### Required task
Everything from the first line of the entries below through the line holding "cover pot and" must be printed exactly as written.

### Records provided
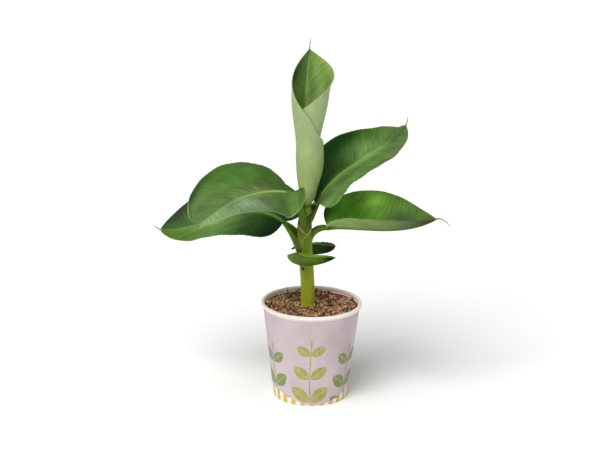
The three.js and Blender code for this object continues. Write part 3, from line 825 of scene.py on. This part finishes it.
class PotSettings(bpy.types.PropertyGroup):
    """Sizes and colours of the cover pot and of the nursery pot in it"""

    height: in_mm("Height", 126, "Height of the cover pot")
    foot_radius: in_mm("Foot radius", 47.5, "Outer radius at the floor")
    rim_radius: in_mm("Rim radius", 65, "Outer radius of the rolled rim")
    middle_radius: in_mm("Middle radius", 54, "Radius at which the print is laid out")
    wall: in_mm("Wall", 1.4, "Thickness of the wall")
    bead: in_mm("Bead", 2.4, "Radius of the rolled rim's section")
    inner_top: in_mm("Nursery pot's top", 120, "Height of its edge")
    sprigs: as_is("Sprigs", 6, "Printed sprigs round the pot", min=2)
    stripes: as_is("Stripes", 24, "Pairs of stripes round the foot", min=4)
    band_height: in_mm("Stripe height", 9.5, "Mean height of the striped band")
    band_wave: in_mm("Stripe wave", 8, "How far the band's edge rises and falls")
    board_colour: in_hex("Board", "#b7a6a9", "the printed ground")
    wash_colour: in_hex("Wash", "#cabbc0", "the ground's paler wash")
    olive_ink: in_hex("Olive ink", "#a99d46", "the warmer leaves")
    green_ink: in_hex("Green ink", "#6f8236", "the cooler leaves")
    pale_stripe: in_hex("Pale stripe", "#efe0dc", "the pale stripes")
    yellow_stripe: in_hex("Yellow stripe", "#c9ad34", "the yellow stripes")
    plastic_colour: in_hex("Plastic", "#a9482f", "the nursery pot")
    plastic_shade: in_hex("Plastic shade", "#8f3a26", "its darker mottling")


class SoilSettings(bpy.types.PropertyGroup):
    """Make-up of the potting soil"""

    level: in_mm("Level", 119, "Mean height of the surface")
    roughness: in_mm("Roughness", 1.6, "How far the surface rises and falls")
    crumb_density: as_is("Crumbs", 95000.0, "Crumbs to a square metre, of which each kind is a share")
    fibre_count: as_is("Fibres", 150, "Loose coir fibres", min=1)
    seed: as_is("Seed", 7, "Seed of the scatter")


class LeafSettings(bpy.types.PropertyGroup):
    """Thickness, fineness and colours of the leaves"""

    thickness: in_mm("Thickness", 0.5, "Thickness of a blade")
    rings: as_is("Rings", 170, "Rows of faces along a full-size blade", min=20)
    across: as_is("Across", 26, "Faces across half a blade", min=4)
    brown: in_hex("Brown", "#463c22", "the brown streaks")
    margin: in_hex("Margin", "#9db36a", "the dry margin")


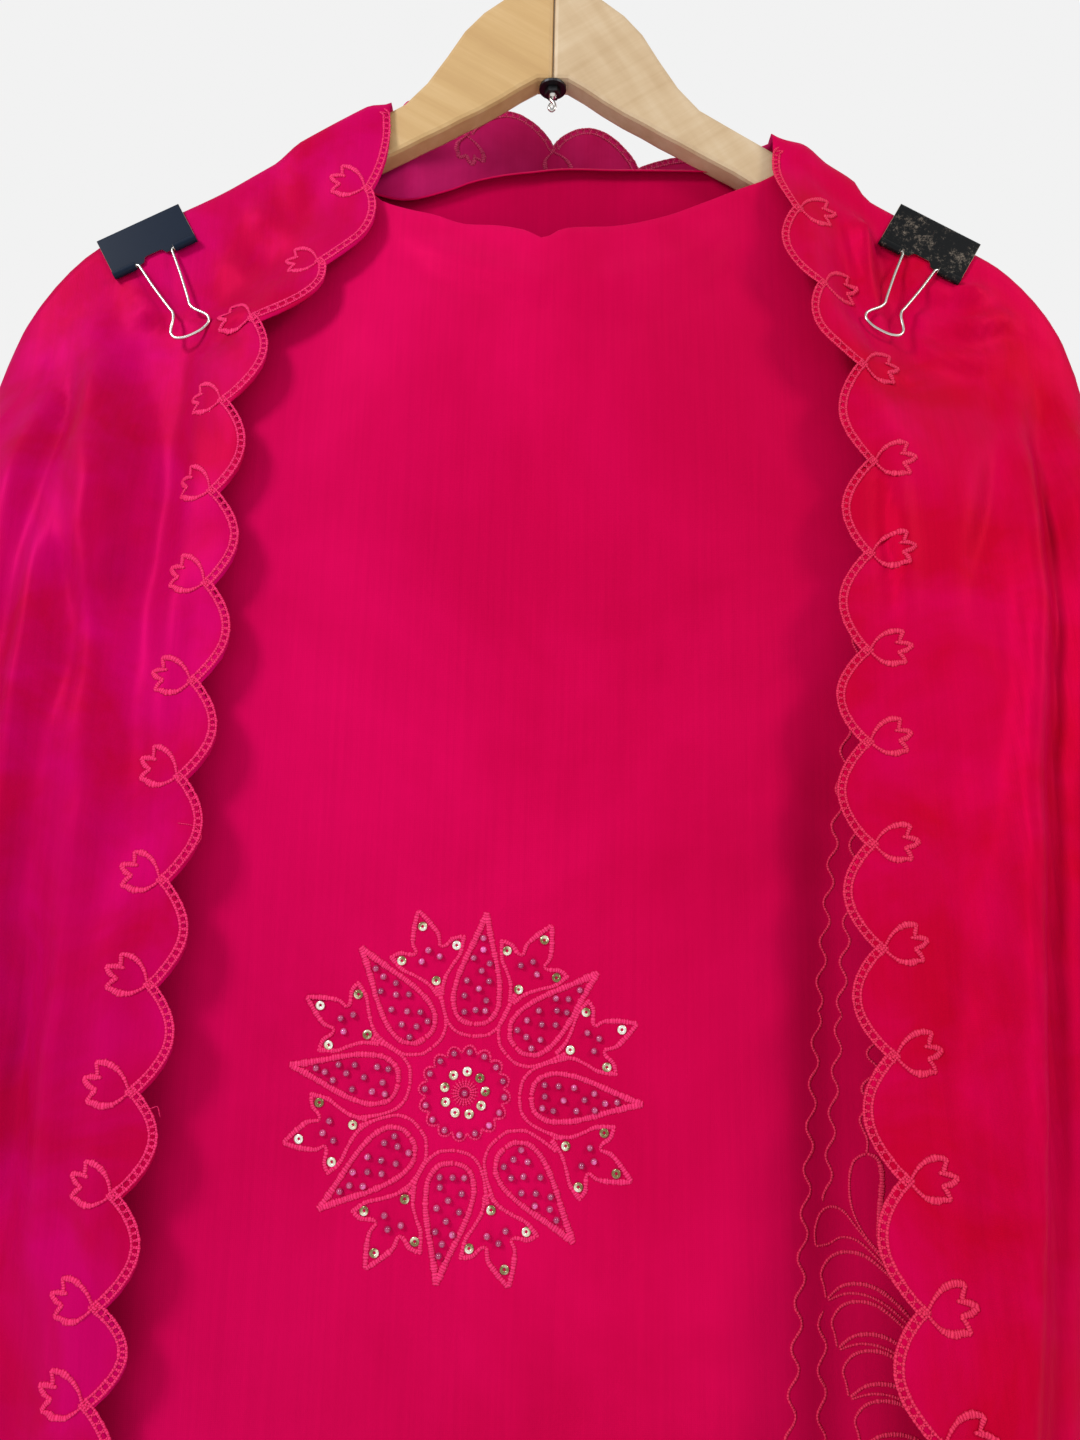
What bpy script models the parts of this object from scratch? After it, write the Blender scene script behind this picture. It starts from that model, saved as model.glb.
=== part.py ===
"""Dupatta stole hung on a wooden hanger and held by two binder clips.

Metres, +Z up, front faces -Y.  The origin is the inner top of the hanger's hook, where a rail
would touch it.  Sizes below are in millimetres and are turned into metres where points are made.
"""
import math

import bmesh
import bpy
from mathutils import Matrix, Vector

MM = 0.001
GAP = 0.3                      # clearance between pieces that touch

# hanger
WOOD_HALF = 6.0                # half thickness of the arms
WOOD_ROUND = 2.0               # rounding of the wood's long edges
HOOK_WIRE = 1.75               # radius of the hook's wire
HOOK_INNER = 20.0              # inner radius of the hook
HOOK_NECK = 12.0               # radius where the shank swings into the hook
HOOK_TIP = 205.0               # degrees round the hook where its tip ends
SHANK_END = -134.5
WASHER_TOP = -129.3
WASHER_THICK = 1.2
WASHER_RADIUS = 6.5
NUT_THICK = 2.6
NUT_RADIUS = 3.9
BORE = 2.05                    # hole for the shank

# one arm of the hanger: distance from the middle, top line, under line
ARM_ROWS = (
    (0.0, -75.0, -129.0),
    (7.0, -75.8, -129.0),
    (15.0, -79.0, -134.0),
    (24.0, -85.5, -140.5),
    (34.0, -93.5, -147.0),
    (43.0, -104.0, -152.0),
    (51.0, -118.0, -157.0),
    (60.0, -132.5, -162.0),
    (70.0, -144.0, -168.0),
    (85.0, -153.5, -176.5),
    (101.0, -163.5, -187.0),
    (120.0, -176.0, -199.0),
    (135.0, -186.0, -208.5),
    (152.0, -197.5, -219.5),
    (179.0, -212.5, -234.5),
    (206.0, -227.5, -248.5),
    (211.0, -233.0, -249.5),
    (214.5, -240.0, -246.0),
)

# cloth
WALL = 1.2                     # thickness of each stretch of cloth
INNER_LIFT = 1.7               # middle of the inner cloth above the wood's top line
OUTER_LIFT = 4.3               # middle of the outer cloth above the wood's top line
INNER_FACE = WOOD_HALF + GAP + WALL / 2
OUTER_FACE = INNER_FACE + WALL + GAP
SEAM = GAP / 2                 # half the gap along the ridge, where front and back meet
SIDE_SEAM = 0.6                # half the gap down the sides
NECK_LIFT = 1.5                # extra height over the arm where the inner necklines turn down
NECK_OUT = 0.7                 # extra clearance from the arm's face there
OUTER_EXTRA = 2.2              # how many times more of both the outer cloth takes
SIDE_STEP = 8.0                # first steps of cloth down each side line
SIDE_SPLAY = 0.3               # how far each of those steps also moves out, for each mm of drop
FRONT_SWELL = 14.0             # how far the inner cloth swells out below the arms
BACK_SWELL = 13.0
SWELL_DROP = 150.0             # drop over which it does so
LEAN = 0.020                   # further swell for each millimetre of drop
SCALLOP = 40.0                 # pitch of the scalloped edge below the listed cusps
SCALLOP_RISE = 10.0            # how far each scallop bulges past its cusps
SCALLOP_STEPS = 3
FALL_HEM = {"left": -1108.0, "right": -1122.0}
SIDE_ROUND = 15.0              # reach of the turn round each side

# columns of a fall: share of its width, turn round the side in degrees
FALL_COLUMNS = ((0.0, 0.0), (0.12, 0.0), (0.25, 0.0), (0.39, 0.0), (0.54, 0.0), (0.70, 0.0),
                (0.85, 0.0), (1.0, 0.0), (1.0, 45.0), (1.0, 90.0))
# where those columns lie along the arm's ridge, then down the side line: x, z
FALL_RIDGE = {
    "left": (76.0, 90.0, 106.0, 120.0, 135.0, 152.0, 179.0, 206.0),
    "right": (103.0, 112.0, 120.0, 135.0, 152.0, 168.0, 186.0, 206.0),
}
SIDE_LINE = {
    "left": ((231.0, -253.0), (246.0, -302.0)),
    "right": ((229.0, -245.0), (241.0, -292.0)),
}
SIDE_HANG = {"left": 257.0, "right": 250.0}        # where the sides hang at the hem

# the scalloped front edge of each fall, a row for each cusp: x, z, y
FALL_EDGE = {
    "left": (
        (-76.0, -152.0, -8.4), (-82.0, -194.0, -14.0), (-100.0, -235.0, -20.0),
        (-126.0, -267.0, -26.0), (-135.0, -308.0, -31.0), (-135.5, -350.0, -34.0),
        (-134.5, -390.0, -35.0), (-136.5, -431.0, -37.0), (-138.0, -470.0, -39.0),
        (-141.0, -510.0, -41.0), (-142.0, -549.0, -43.0), (-144.5, -587.0, -44.0),
        (-148.0, -623.0, -44.0), (-150.5, -660.0, -44.0), (-151.5, -692.0, -44.0),
    ),
    "right": (
        (103.0, -169.0, -8.4), (109.5, -204.0, -20.0), (118.0, -245.0, -26.0),
        (133.0, -285.0, -30.0), (135.0, -330.0, -32.0), (132.0, -371.0, -34.0),
        (128.5, -413.0, -37.0), (126.0, -451.0, -41.0), (125.5, -491.0, -44.0),
        (126.5, -530.0, -48.0), (128.0, -568.0, -52.0), (129.0, -609.0, -60.0),
        (130.5, -649.0, -68.0), (131.5, -686.0, -76.0),
    ),
}
EDGE_DRIFT = {"left": -0.030, "right": 0.006}      # sideways drift of the edge further down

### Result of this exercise
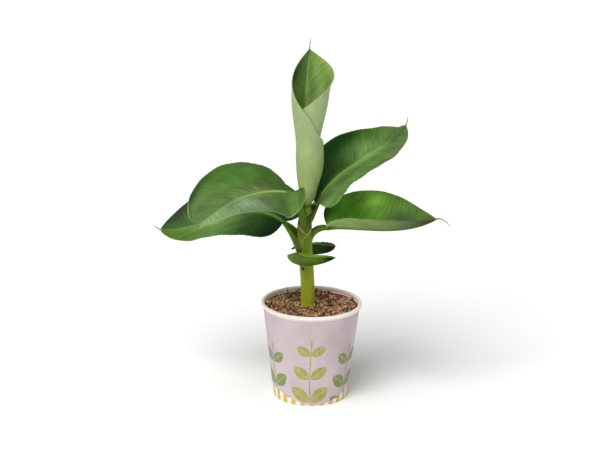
The three.js and Blender code for this object continues. Write part 3, from line 825 of scene.py on. This part finishes it.
class PotSettings(bpy.types.PropertyGroup):
    """Sizes and colours of the cover pot and of the nursery pot in it"""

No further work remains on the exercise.